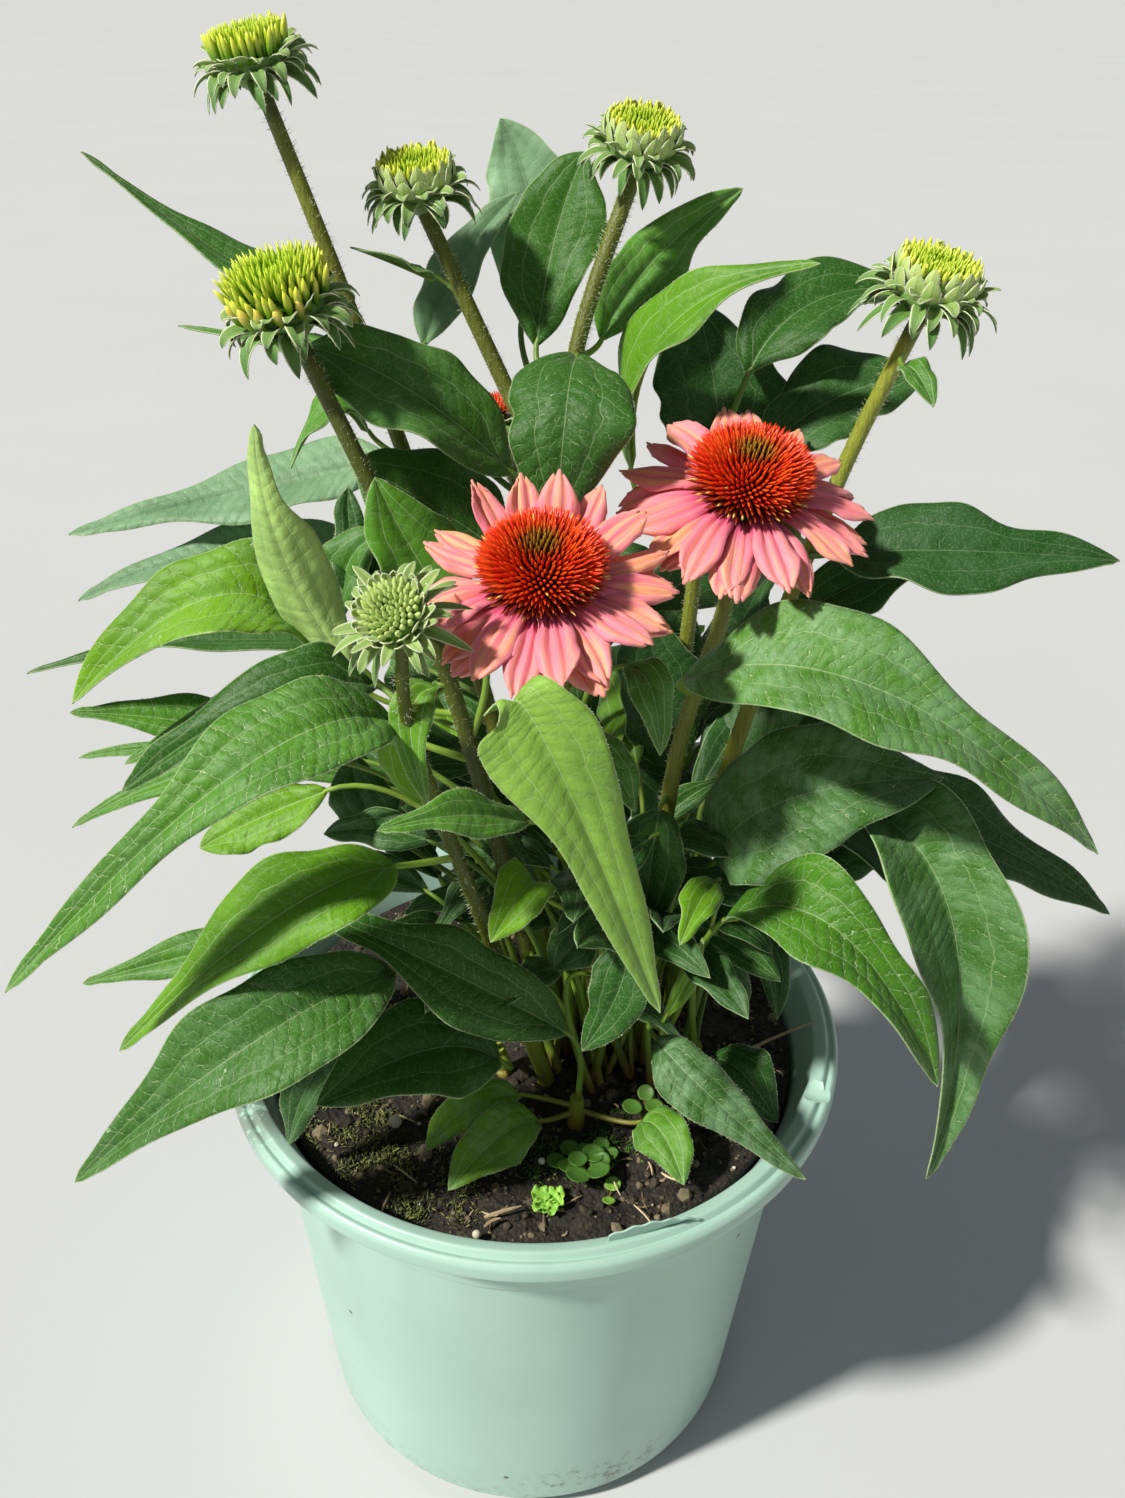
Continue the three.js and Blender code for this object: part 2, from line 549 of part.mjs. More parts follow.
function rimChip() {
  return loft([-25, -22, -19.5].map((angle, i) => {
    const depth = [0.8, 3.2, 1.2][i];
    return [
      rimPoint(angle, POT.rim - 12, POT.height + 3), rimPoint(angle, POT.rim + 3, POT.height + 3),
      rimPoint(angle, POT.rim + 3, POT.height - depth), rimPoint(angle, POT.rim - 12, POT.height - depth),
    ];
  }));
}

function soil(stemFeet) {
  const random = randomFrom(5);
  const { floor, wall, foot } = POT;
  const edge = wallRadius(SOIL.level) - wall - GAP - 0.6;
  const rings = [[new THREE.Vector3(0, 0, floor + GAP)]];
  const circle = (radius, height) => Array.from({ length: SOIL.sides }, (_, k) => {
    const angle = (k / SOIL.sides) * Math.PI * 2;
    return new THREE.Vector3(radius * Math.cos(angle), radius * Math.sin(angle), height());
  });
  rings.push(circle(wallRadius(foot) - wall - 6.5, () => floor + GAP));
  rings.push(circle(wallRadius(foot) - wall - GAP - 0.9, () => foot + 2.4));
  for (let i = SOIL.rings; i > 0; i -= 1) {
    const share = i / SOIL.rings;
    const height = SOIL.level + SOIL.mound * (1 - share ** 2);
    rings.push(circle(edge * share, () => height + SOIL.bumps * (random() - 0.5) * 2));
  }
  rings.push([new THREE.Vector3(0, 0, SOIL.level + SOIL.mound)]);
  let body = loft(rings);
  for (const [x, y] of stemFeet) {
    const low = SOIL.level - SOIL.holeDepth;
    const radius = STEM.foot + STEM.holeClearance;
    const hole = Array.from({ length: STEM.sides }, (_, k) => (k / STEM.sides) * Math.PI * 2);
    body = body.subtract(loft([low, SOIL.level + 20].map((z) => hole.map(
      (angle) => new THREE.Vector3(x + radius * Math.cos(angle), y + radius * Math.sin(angle), z)))));
  }
  return body;
}

// ---- assembly --------------------------------------------------------------------------------------------------

const plant = new THREE.Group();

function place(name, solid, colour, roughness = 0.6) {
  const material = new THREE.MeshStandardMaterial({ color: colour, roughness, metalness: 0 });
  const mesh = new THREE.Mesh(geometryFrom(solid), material);
  mesh.name = name;
  plant.add(mesh);
}

place('pot', pot(), COLOUR.pot, 0.5);
place('soil', soil(SHOOTS.map((shoot) => shoot.foot)), COLOUR.soil, 0.95);

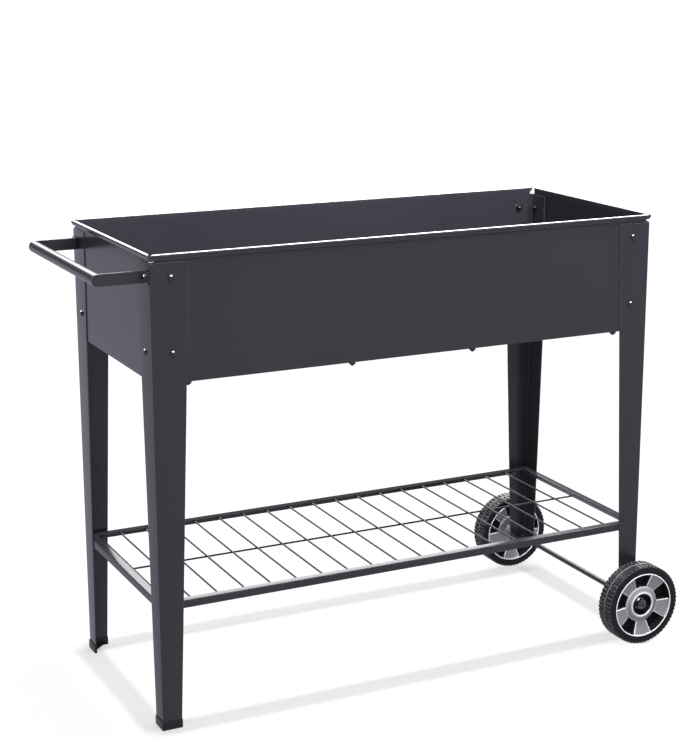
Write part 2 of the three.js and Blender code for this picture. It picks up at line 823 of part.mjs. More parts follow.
for (const [place, sideY] of [['front', -1], ['rear', 1]]) {
  const wheel = new THREE.Group();
  wheel.position.set(axleX, sideY * legY, wheelRadius);
  wheel.rotation.x = -sideY * quarterTurn;
  frame.add(wheel);
  const top = sideY < 0 ? quarterTurn : -quarterTurn;
  const spin = [0, 0, top - THREE.MathUtils.degToRad(spokePhase) + facetAngle * (spokeSteps / 2)];
  addPart(`tyre_${place}`, tyreGeometry, blackRubber, [0, 0, 0], [0, 0, 0], wheel);
  addPart(`wheel_hub_${place}`, hubGeometry, greyPlastic, [0, 0, 0], spin, wheel);
  const still = [0, 0, 0];
  addPart(`inner_washer_${place}`, washerGeometry, blackSteel, [0, 0, seat], still, wheel);
  const outer = [0, 0, outerWasherStart];
  addPart(`outer_washer_${place}`, washerGeometry, blackSteel, outer, still, wheel);
  addPart(`axle_nut_${place}`, axleNutGeometry, blackSteel, still, still, wheel);
}

const handleEnd = gripX - gripDiameter / 2;
const wheelEnd = axleX + wheelRadius;
frame.position.x = -(handleEnd + wheelEnd) / 2;

export default planter;
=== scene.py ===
# %% [markdown]
# # A rolling planter, piece by piece
#
# The real object is folded from thin painted steel: a trough on four tapered legs, with a wire
# shelf, a tube to push it by, and two moulded wheels on a steel axle. The engineering model is
# loaded first and never changed. Each piece below stands where its solid stands, and adds what
# a plain solid lacks: rounded folds, softened edges, tread, threads and paint.

# %% Load the fixed frame
import math
import bmesh
import bpy
from mathutils import Matrix, Vector


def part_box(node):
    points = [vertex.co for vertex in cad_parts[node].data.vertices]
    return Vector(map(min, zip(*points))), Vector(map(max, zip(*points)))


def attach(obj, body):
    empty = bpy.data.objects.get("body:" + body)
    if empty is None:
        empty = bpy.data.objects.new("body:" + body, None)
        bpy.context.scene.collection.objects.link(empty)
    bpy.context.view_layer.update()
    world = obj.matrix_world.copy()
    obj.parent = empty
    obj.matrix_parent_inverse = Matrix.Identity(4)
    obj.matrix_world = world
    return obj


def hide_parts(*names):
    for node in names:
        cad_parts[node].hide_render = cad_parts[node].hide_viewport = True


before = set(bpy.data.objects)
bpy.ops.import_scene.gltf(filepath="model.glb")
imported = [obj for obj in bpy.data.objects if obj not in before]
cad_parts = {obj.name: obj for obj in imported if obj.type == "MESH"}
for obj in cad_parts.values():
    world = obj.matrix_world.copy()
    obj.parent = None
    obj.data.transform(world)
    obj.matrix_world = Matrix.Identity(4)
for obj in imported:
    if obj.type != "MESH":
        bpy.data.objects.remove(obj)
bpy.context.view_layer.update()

# %% [markdown]
# ## Units and the middle of the trough
#
# Sizes are easier to read in millimetres, so they are written that way and turned into metres
# once. Everything but the handle and the wheels is symmetric about the middle of the trough,
# so the pieces are drawn about that middle and moved to it at the end.

# %% Millimetres to metres, and the middle
MM = 0.001
QUARTER = math.pi / 2


def mm(x, y, z=0.0):
    return Vector((x, y, z)) * MM


low, high = (Vector(corner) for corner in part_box("front_panel"))
MIDDLE = Vector(((low.x + high.x) / 2, 0, 0))
print("middle of the trough at x =", round(MIDDLE.x, 4))

# %% [markdown]
# ## Camera
#
# The view follows the photograph: from the left of the front, a little above the rim. The lens
# was found from the stated length, width and height of the trough, and a small shift moves the
# picture sideways, as a cropped photograph does.

# %% Camera
VIEW_TURN, VIEW_DROP, VIEW_TILT = (math.radians(a) for a in (27.085, 14.111, 0.155))
IMAGE_WIDTH, IMAGE_HEIGHT = 679, 741
FOCAL_PIXELS = 1718.9
CENTRE_X, CENTRE_Y = 380.4, 376.0  # where the lens axis meets the picture
CAMERA_PLACE = (-1.3333, -2.6959, 1.2679)

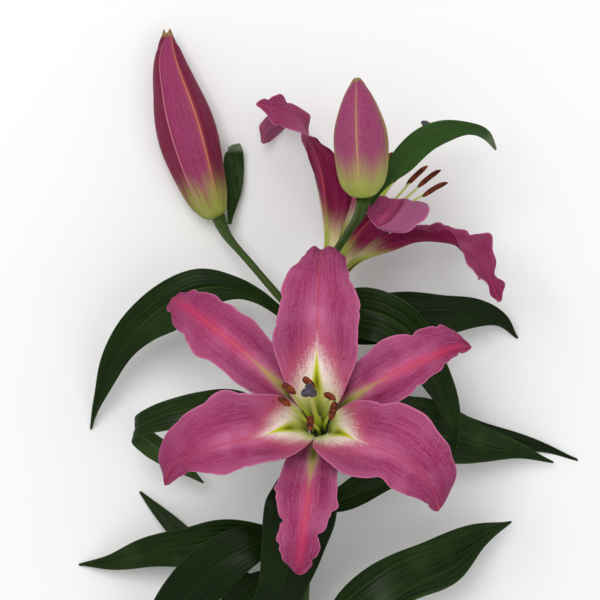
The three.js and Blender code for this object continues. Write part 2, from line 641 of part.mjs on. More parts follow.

▸ Prompt
Transcribe, exactly and without additions, the lines of the records above, beginning with the line that contains "const handleEnd = gripX - gripDiameter / 2;" and ending with the line that contains "# so the pieces", both included.

▸ Response to this task
const handleEnd = gripX - gripDiameter / 2;
const wheelEnd = axleX + wheelRadius;
frame.position.x = -(handleEnd + wheelEnd) / 2;

export default planter;
=== scene.py ===
# %% [markdown]
# # A rolling planter, piece by piece
#
# The real object is folded from thin painted steel: a trough on four tapered legs, with a wire
# shelf, a tube to push it by, and two moulded wheels on a steel axle. The engineering model is
# loaded first and never changed. Each piece below stands where its solid stands, and adds what
# a plain solid lacks: rounded folds, softened edges, tread, threads and paint.

# %% Load the fixed frame
import math
import bmesh
import bpy
from mathutils import Matrix, Vector


def part_box(node):
    points = [vertex.co for vertex in cad_parts[node].data.vertices]
    return Vector(map(min, zip(*points))), Vector(map(max, zip(*points)))


def attach(obj, body):
    empty = bpy.data.objects.get("body:" + body)
    if empty is None:
        empty = bpy.data.objects.new("body:" + body, None)
        bpy.context.scene.collection.objects.link(empty)
    bpy.context.view_layer.update()
    world = obj.matrix_world.copy()
    obj.parent = empty
    obj.matrix_parent_inverse = Matrix.Identity(4)
    obj.matrix_world = world
    return obj


def hide_parts(*names):
    for node in names:
        cad_parts[node].hide_render = cad_parts[node].hide_viewport = True


before = set(bpy.data.objects)
bpy.ops.import_scene.gltf(filepath="model.glb")
imported = [obj for obj in bpy.data.objects if obj not in before]
cad_parts = {obj.name: obj for obj in imported if obj.type == "MESH"}
for obj in cad_parts.values():
    world = obj.matrix_world.copy()
    obj.parent = None
    obj.data.transform(world)
    obj.matrix_world = Matrix.Identity(4)
for obj in imported:
    if obj.type != "MESH":
        bpy.data.objects.remove(obj)
bpy.context.view_layer.update()

# %% [markdown]
# ## Units and the middle of the trough
#
# Sizes are easier to read in millimetres, so they are written that way and turned into metres
# once. Everything but the handle and the wheels is symmetric about the middle of the trough,
# so the pieces are drawn about that middle and moved to it at the end.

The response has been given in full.